Back to the Source: Online Links to Morris Musicians of the Past
1. Musicians should dance (health permitting) or observe for a few weeks before playing in. 2. Musicians shouldn't play in on a tune until they're off book.
Rule #1 is to ensure that new musicians have some idea of how the music fits with the dance.
Rule #2 is to ensure that new musicians know the tunes well enough that they can pay attention to ensemble, both with the other musicians and with the dancers.
I responded to the team, and then reflected that this was a common enough discussion that it might be of interest to other morris folk as well. Here's my post to the Red Herring list:
JB's Rule 1 and Rule 2 get it in a nutshell. What he said. Hasn't changed in thirty years, that I can recall. ;-)
I'd add two more rules, if I may, under the heading of "get a feel for the tradition." Meaning, learn the rules so you can break them intentionally and intelligently ;-). Listen to the old guys (and the old gals too).
Rule 3: Read about morris music.
Rule 4: Listen to morris music.
RULE 3: READ ABOUT MORRIS MUSICI attach links to a pair of "ancient" 1977 articles from Volume 1, Number 1 of the American Morris News (AMN) by Russell Wortley on "Music and the Morris".
I remember this piece as being most influential when I was learning the morris in 1979, and later in the 1980s with Ha'Penny, where Jan Elliott's playing so well articulated Wortley's ideas. I particularly love this quote:
"...it is vital that all stylistic frills, all the decoration and twiddly bits, should be made to subserve and not hinder the basic rhythm. At the same time, it is equally important that this elemental pulse shall not be wooden and unyielding but responsive to the dancers, strong but subtly pliable."
And DO read what he has to say on the subject of the musician and the Fool! :-D
I find Russell's writing still very relevant and thought-provoking (not to mention the entertainment value of reading that "Marlboro Ale doubles in size!") It's worthy of note, in fact, that
a) the very first issues of the AMN devoted so much space to playing music, and
b) the author considered "respect for traditional practice" to be part of an article entitled "Music and the Morris."
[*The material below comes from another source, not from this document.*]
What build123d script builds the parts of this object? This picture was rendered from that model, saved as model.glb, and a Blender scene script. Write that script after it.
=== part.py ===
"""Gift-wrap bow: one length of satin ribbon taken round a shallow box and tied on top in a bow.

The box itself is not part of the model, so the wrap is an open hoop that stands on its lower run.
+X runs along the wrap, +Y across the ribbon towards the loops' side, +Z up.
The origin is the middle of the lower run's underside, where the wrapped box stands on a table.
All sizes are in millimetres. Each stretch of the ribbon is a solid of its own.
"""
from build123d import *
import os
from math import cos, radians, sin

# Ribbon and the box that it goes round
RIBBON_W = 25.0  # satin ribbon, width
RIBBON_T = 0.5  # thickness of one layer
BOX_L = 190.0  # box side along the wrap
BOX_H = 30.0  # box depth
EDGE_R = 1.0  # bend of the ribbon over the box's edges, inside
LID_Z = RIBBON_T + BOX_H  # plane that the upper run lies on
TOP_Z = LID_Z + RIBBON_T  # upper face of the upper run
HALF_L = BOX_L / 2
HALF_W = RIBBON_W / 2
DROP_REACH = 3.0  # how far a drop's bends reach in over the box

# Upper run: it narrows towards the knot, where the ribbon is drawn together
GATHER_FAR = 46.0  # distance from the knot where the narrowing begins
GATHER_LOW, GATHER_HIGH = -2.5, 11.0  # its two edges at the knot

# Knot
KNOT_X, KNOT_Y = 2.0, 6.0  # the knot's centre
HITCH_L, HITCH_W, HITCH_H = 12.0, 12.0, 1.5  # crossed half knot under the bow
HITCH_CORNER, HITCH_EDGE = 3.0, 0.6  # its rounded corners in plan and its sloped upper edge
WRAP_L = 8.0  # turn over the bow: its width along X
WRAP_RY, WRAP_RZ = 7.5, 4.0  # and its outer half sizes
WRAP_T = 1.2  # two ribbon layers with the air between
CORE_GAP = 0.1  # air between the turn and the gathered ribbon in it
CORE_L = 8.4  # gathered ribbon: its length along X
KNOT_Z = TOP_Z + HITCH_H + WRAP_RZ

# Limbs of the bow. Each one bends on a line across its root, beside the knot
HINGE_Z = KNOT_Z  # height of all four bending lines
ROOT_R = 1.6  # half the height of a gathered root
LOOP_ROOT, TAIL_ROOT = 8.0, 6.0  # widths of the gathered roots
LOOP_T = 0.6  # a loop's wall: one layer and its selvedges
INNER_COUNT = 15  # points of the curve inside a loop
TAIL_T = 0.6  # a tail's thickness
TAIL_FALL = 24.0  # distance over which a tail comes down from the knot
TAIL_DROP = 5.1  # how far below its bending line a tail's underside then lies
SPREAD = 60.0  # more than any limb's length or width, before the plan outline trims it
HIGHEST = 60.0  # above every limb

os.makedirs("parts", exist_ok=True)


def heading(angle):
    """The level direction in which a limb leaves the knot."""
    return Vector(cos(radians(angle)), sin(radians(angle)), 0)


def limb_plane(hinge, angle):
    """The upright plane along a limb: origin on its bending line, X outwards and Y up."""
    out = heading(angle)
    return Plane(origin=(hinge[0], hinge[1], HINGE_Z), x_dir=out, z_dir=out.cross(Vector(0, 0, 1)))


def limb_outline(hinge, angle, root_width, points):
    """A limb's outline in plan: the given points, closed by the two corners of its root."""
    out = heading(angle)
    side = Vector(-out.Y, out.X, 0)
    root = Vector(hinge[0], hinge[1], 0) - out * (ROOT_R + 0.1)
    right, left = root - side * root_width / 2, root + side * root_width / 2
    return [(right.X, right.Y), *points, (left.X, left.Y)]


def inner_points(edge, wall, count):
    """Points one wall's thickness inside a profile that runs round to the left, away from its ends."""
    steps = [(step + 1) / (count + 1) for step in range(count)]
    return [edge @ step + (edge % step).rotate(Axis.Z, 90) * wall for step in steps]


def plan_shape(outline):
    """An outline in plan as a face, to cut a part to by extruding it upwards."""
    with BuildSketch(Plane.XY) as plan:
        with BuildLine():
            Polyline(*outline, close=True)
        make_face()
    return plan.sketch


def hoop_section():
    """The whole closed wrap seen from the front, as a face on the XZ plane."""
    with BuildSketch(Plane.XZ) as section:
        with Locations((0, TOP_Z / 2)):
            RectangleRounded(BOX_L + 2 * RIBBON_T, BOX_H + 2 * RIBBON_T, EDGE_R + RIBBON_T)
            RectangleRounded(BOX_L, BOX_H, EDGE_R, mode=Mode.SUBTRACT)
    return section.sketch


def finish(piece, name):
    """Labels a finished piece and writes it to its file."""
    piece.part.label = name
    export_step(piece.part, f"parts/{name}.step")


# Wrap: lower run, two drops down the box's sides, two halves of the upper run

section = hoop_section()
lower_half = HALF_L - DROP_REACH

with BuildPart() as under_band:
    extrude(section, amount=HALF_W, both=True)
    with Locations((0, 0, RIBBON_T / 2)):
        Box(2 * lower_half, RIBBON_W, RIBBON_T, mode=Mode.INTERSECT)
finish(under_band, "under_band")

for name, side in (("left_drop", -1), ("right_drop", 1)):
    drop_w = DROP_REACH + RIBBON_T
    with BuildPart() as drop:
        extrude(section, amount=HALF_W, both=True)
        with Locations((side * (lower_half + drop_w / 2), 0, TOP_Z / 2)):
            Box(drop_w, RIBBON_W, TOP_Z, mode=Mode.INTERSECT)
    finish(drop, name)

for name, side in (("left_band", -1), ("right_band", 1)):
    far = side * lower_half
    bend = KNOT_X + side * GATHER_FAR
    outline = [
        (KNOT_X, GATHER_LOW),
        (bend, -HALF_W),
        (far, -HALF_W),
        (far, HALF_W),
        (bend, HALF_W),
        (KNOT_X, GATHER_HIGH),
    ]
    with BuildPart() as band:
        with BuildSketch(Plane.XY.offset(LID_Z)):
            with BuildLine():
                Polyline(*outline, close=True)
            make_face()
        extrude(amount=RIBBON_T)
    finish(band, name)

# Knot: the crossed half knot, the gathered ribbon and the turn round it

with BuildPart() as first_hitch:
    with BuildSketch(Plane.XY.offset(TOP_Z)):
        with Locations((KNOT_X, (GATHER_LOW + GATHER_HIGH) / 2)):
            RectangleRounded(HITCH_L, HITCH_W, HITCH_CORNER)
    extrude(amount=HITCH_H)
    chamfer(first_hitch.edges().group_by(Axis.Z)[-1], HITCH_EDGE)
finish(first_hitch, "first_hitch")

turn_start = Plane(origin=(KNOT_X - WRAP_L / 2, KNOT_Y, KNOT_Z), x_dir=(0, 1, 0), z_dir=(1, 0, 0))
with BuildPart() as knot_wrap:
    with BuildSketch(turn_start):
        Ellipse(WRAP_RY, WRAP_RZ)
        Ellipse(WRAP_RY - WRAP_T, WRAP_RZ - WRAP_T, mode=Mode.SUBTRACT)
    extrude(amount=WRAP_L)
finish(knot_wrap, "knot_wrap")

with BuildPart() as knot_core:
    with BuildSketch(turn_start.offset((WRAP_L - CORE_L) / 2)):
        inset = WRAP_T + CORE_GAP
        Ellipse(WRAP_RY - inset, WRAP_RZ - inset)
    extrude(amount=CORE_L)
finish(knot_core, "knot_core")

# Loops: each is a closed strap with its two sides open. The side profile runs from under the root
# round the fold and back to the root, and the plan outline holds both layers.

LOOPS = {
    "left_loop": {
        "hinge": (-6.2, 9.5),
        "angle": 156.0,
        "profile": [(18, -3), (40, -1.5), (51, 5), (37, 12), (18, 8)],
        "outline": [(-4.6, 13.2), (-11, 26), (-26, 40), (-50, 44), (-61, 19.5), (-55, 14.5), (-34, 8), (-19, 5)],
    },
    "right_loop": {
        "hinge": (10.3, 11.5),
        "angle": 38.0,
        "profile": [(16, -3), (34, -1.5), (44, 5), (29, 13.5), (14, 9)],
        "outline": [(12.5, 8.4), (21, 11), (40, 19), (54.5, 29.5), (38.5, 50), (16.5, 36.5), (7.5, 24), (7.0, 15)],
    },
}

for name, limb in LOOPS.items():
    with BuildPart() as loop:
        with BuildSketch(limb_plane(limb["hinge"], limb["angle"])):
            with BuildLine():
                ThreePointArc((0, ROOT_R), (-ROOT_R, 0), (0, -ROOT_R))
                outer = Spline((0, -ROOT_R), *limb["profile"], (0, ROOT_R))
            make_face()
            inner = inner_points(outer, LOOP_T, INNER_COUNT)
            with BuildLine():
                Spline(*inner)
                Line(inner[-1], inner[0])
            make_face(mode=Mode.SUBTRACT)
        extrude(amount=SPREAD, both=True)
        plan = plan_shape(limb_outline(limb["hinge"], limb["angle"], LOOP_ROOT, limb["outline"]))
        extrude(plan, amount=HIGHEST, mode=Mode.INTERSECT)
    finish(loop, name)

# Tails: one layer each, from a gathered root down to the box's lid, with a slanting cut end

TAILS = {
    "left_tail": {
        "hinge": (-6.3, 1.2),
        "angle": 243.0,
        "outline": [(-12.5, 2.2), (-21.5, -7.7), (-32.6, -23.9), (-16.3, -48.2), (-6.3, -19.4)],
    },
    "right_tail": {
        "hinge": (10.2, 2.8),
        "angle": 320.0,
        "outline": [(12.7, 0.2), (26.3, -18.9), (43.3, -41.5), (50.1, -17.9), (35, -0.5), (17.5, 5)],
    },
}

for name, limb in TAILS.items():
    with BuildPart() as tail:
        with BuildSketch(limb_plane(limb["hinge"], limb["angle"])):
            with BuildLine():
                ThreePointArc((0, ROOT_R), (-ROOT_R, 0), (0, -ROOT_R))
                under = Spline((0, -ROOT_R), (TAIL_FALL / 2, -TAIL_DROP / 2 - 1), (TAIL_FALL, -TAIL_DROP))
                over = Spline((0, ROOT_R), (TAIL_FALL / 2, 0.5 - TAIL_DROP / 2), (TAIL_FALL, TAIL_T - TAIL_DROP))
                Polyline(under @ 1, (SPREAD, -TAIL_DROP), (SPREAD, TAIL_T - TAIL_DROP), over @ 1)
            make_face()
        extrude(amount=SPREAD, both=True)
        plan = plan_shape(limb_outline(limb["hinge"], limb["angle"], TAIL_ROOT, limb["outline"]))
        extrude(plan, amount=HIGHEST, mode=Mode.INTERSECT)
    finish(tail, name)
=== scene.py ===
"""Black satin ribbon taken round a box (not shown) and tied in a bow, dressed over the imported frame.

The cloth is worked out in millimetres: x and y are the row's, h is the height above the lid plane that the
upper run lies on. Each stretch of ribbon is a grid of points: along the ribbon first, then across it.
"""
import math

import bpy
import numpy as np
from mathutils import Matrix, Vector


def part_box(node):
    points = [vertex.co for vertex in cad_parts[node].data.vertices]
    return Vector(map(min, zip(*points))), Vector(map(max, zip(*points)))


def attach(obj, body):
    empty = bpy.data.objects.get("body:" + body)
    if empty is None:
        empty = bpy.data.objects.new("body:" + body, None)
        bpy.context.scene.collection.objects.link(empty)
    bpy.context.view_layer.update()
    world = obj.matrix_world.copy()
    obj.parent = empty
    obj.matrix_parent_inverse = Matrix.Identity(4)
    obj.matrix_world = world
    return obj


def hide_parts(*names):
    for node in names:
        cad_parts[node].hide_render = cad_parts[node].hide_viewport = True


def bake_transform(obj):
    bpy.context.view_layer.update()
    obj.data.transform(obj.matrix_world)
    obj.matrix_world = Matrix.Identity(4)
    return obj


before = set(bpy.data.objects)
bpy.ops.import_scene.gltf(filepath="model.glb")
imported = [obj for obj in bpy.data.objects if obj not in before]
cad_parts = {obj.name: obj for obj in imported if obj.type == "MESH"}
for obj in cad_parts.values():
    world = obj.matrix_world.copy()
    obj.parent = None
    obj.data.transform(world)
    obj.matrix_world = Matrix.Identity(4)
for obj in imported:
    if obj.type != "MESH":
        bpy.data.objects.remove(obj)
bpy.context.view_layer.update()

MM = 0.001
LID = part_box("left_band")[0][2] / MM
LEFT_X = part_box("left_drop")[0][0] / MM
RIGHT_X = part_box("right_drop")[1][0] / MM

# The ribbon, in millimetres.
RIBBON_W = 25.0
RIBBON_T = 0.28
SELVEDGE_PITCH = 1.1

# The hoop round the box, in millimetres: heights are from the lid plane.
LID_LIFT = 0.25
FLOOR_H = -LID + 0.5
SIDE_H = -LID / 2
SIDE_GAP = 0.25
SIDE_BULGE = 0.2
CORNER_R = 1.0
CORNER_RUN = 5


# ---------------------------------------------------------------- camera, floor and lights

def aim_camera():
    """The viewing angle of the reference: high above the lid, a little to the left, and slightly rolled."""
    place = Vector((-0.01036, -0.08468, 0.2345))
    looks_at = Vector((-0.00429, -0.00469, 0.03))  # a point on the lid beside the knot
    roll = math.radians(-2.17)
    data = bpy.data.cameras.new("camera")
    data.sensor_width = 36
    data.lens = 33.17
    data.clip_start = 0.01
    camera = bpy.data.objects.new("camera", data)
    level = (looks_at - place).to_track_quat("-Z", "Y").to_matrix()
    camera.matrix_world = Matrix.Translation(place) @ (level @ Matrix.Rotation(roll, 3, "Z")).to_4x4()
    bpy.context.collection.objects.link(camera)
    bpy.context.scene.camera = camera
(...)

I would hope that new and current dancers consider subscribing to, or at least browsing the online editions of, both the AMN (http://www.americanmorrisnews.org) and the Morris Dance Discussion List (MDDL) (http://web.syr.edu/~hytelnet/mddl/).
MDDL is free, AMN is free online, and both offer RSS feeds. Both have LOTS of sound and fury, some of it most illuminating and/or instructive, on the subject of playing for the morris.
RULE 4: LISTEN TO MORRIS MUSIC"We'll drink to John o' Gaunt, me boys, we'll drink to Jinky Wells
We'll drink to William Kimber, who was buried in his bells..."
Want to listen to the source musicians of the morris revival? Rare recordings of Bampton fiddler Jinky Wells and Headington concertina master William "Merry" Kimber have been released on CD by Topic Records and can be ordered online or downloaded:
RIG-A-JIG-JIG: DANCE MUSIC OF THE SOUTH OF ENGLAND Volume 9 of The Voice Of The People. A Series Of Anthologies of Traditional Music edited by Reg Hall
ORDER CD ONLINE: http://www.topicrecords.co.uk/acatalog/index2.html
DOWNLOAD this, and the other albums in the VOTP series, from www.emusic.com for a per-item fee.
This is a GREAT series of English trad, and I have a number of the albums on LP. It's rather wonderful, and revealing, that on the cut where Jinky Wells plays Flowers of Edinburgh and Bobbing Around (Bobby and Joan), you can hear him singing/humming the tune as he plays--clear indication that he knows this tune in his bones, and was almost certainly dancing it in his head as he played it (Wells was the Bampton Fool and Squire).
Both Wells and Kimber are classic examples of the "elemental pulse" inherent in the morris, and it's so great to be able to hear them "live".
I would also recommend another Topic CD, Hidden English, with more William Kimber, the Coppers, and other source singers of English trad.
Hard core box players, and musicians borrowing from this style, may also love the EFDSS CD, Absolutely Classic: The Music of William Kimber (http://www.concertina.net/rd_review_kimber.html).
"First things first: William Kimber was a superb dance musician. His music is crisp, precise, controlled, dignified, unmistakable, and unerringly rhythmic. ... Listen to this music. Words can add nothing." ---Roger Digby
So please. If you're going to PLAY morris music: LISTEN to morris music. Steep yourself in the old stuff. Get a feel for it. Get a little recorder and collect tunes you like at Ales. Get other musicians to play with you, outside of practice, so YOU can practice. And LISTEN. There's never been a better time to hear the old music--for free/cheap on the Net!